Ich habe keine Indizes drinnen. hier mal ganz kurz die Description!!

+--------------+--------------+------+-----+-------------------+-------+
| Field        | Type         | Null | Key | Default           | Extra |
+--------------+--------------+------+-----+-------------------+-------+
| feld         | varchar(500) | YES  |     | NULL              |       |
| domain       | varchar(50)  | YES  |     | NULL              |       |
| time       | timestamp    | NO   |     | CURRENT_TIMESTAMP |       |
+--------------+--------------+------+-----+-------------------+-------+
3 rows in set (0.00 sec)

Ich suche immer mit einer select anweisung nach dem Feld feld. Das sind die häufigsten Anfragen.

Wie sollte ich da am besten den Index setzen?? FULLTEXT auf Feld?
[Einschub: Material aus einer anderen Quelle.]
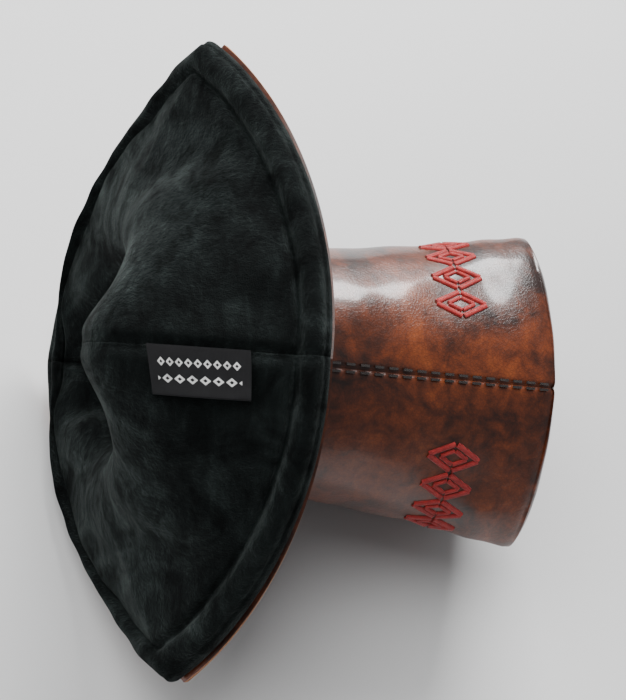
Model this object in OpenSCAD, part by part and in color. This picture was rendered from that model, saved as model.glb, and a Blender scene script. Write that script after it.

Und dann mit Match suchen?

Hab ich schon probiert und es wurde sogar noch langsammer!!

Ich hoffe ihr könnt mir helfen.

lg


----------



## SlaterB (1. Feb 2010)

naja, das ist auch ein ganz schön hohes Thema, 
dafür verdienen manche Berater 500 Euro die Stunde 

zu Textsuche höre ich immer nur
Apache Lucene - Overview
kann aber nix dazu sagen


----------



## madboy (1. Feb 2010)

Würde sagen, das hängt davon ab wie gesucht wird.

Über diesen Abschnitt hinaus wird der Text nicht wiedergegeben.